During the Algerian war for independence thousands of "Pied-noir" (European Algerians) were resettled in Sardinia where they found the locals less than welcoming. Around 100,000 boat people from North Africa arrive in Italy every year, 10,000 of them in Sardinia. Once again finding the locals less than welcoming these refugees try to carry on to the Italian mainland and the capitalist cities of Western Europe.

The people of the rural villages of Sardinia, along with some Japanese in Okinawa, have the longest life expectancy in the world, but because of emigration and a low birth rate in some years, the island's population is shrinking.

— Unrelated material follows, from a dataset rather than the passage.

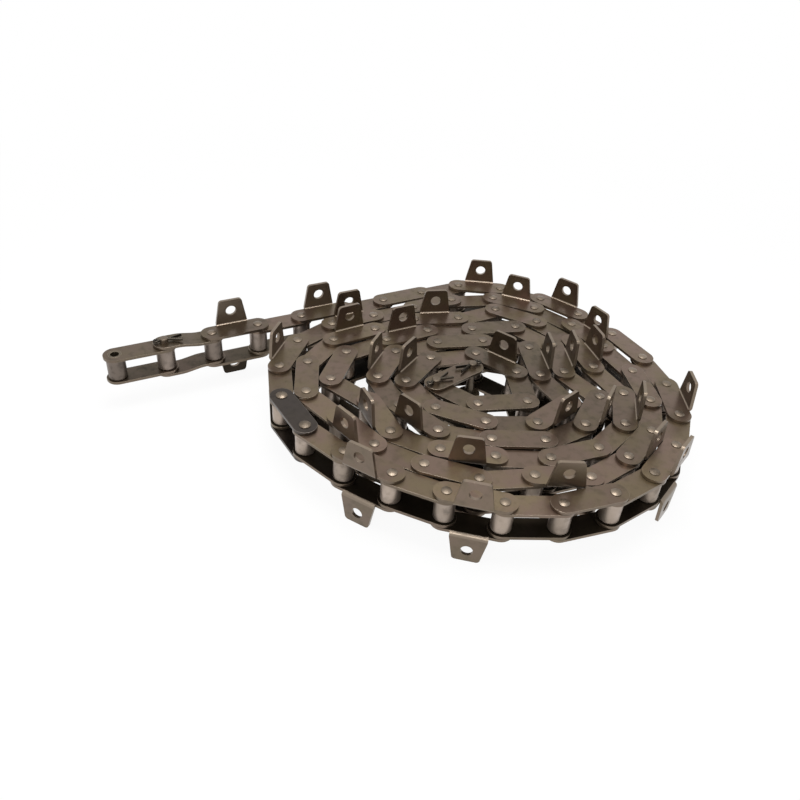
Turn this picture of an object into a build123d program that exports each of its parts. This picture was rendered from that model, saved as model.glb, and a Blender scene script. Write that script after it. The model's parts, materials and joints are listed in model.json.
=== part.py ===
from build123d import *
import math
import os

# Steel roller conveyor chain with bent attachment tabs, lying on its side.
# A straight free run leads into a coil that winds inwards, clockwise from above.
#
# Frame: origin on the axis of the open bush at the free end, half-way across the chain.
# +X runs along the free run towards the coil, +Z along the pins (upwards as it lies).
# Every link is made once, from its first pin at the origin to its second one on +X,
# and is then set between two pins of the laid-out chain. All sizes are in millimetres.

# Links
PITCH = 41.4
INNER_WIDTH = 19.8
PLATE_THICKNESS = 2.5
PLATE_HEIGHT = 19.3
PLATE_GAP = 0.2
OFFSET_RUN = 15.0
OFFSET_BEND_RADIUS = 40.0

# Pins, bushes and rollers
PIN_DIAMETER = 7.2
PIN_FIT = 0.05
HEAD_SPREAD = 0.35
HEAD_RIM = 0.5
HEAD_CROWN = 0.8
BUSH_DIAMETER = 11.2
BUSH_PROUD = 0.1
ROLLER_DIAMETER = 15.6
ROLLER_FIT = 0.08
ROLLER_END_PLAY = 0.2
ROLLER_CHAMFER = 0.6

# Attachment tabs
TAB_HEIGHT = 23.0
TAB_BASE_WIDTH = 28.0
TAB_TIP_WIDTH = 20.0
TAB_CORNER_RADIUS = 3.0
TAB_BEND_RADIUS = 1.2
TAB_HOLE_DIAMETER = 9.2
TAB_HOLE_HEIGHT = 12.5

# Connecting links and their cotter pins
CONNECTING_HEAD_SPREAD = 1.0
CONNECTING_HEAD_CROWN = 1.3
COTTER_WIRE = 2.6
COTTER_FIT = 0.1
COTTER_LIFT = 2.2
COTTER_EYE_RADIUS = 1.7
COTTER_LEG = 11.0
COTTER_SPLAY = 18.0
PIN_POINT = 4.3
COTTER_TURN = -4.0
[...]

Lacking the people to care for an ageing population, some North African immigrants might be useful for Sardinia.

Recently some Corsican youths photographed Muslim women tourists swimming in "burkinis". When one of their menfolk protested and stabbed a Corsican youth, the youths returned with the entire village and attacked the bathing tourists and torched their cars.

Corsica, which is included in the Provence, Alpes, Cote d'Azur European Union region, receives too many subsidies from Paris to want full independence from France, but it now wants more autonomy, language recognition and the release of nationalist prisoners held on the French mainland.

As the steamboat changed geography in the 19th century, cheap air fares have changed the 20th century. Corsican grievances now include absentee holiday home owners from Europe pricing the locals out of the housing market.